When my mother died, I opted to take it in annual chunks based on my lifespan. IRAs inherited since 2020 must be fully withdrawn within 10 years (though there’s no annual RMD). Those inherited by a spouse are different; the spouse can roll the whole thing into his/her own IRA.

I’m not sure what happens if you inherit an already-inherited IRA - e.g. if I pass on, obviously my husband gets my mother’s IRA, but I can’t find anywhere what the rules would be for him. Does he have to take it within 10 years? RMDs based on my lifespan? Or can he treat it as his own?

I researched that once. I have one inherited from my mother and was considering what would happen to it if I pre-deceased my wife.

I think the answer is it stops being an IRA at that time and the whole balance must be withdrawn and taxed that year. But I’m not real confident of that.

This has changed so often that my correction will probably be wrong as well, but there are RMD requirements.
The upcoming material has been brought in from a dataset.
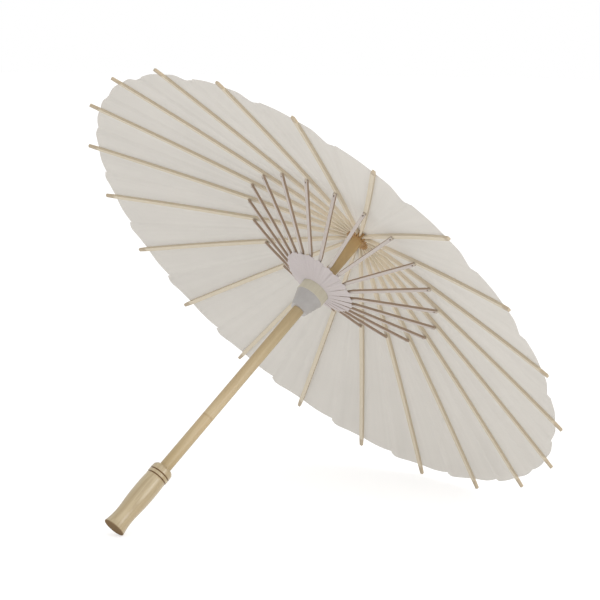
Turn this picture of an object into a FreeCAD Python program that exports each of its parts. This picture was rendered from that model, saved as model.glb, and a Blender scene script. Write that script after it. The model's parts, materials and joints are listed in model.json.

It’s just that the IRS has waived penalties for not taking the RMD for 2021, 2022, and 2023, effectively making the RMD not required. My dad passed in 2020, and I will make my first RMD for my inherited IRA in 2024.

That just means I’m scrimping way too much in retirement.

Still scrimping too much.

This is the goal - not regarding the size of the 401k but regarding the consumption rate. Leave enough for a reasonable amount in my daughter’s Special Needs Trust (not a whole lot based on the limitations on what a Special Needs Trust can pay for), the rest is mine (well, and Mrs. Martian’s). We earned it, we saved it, we should be the ones to spend it. I do not understand those who want to preserve their life’s savings in order to leave it to their children.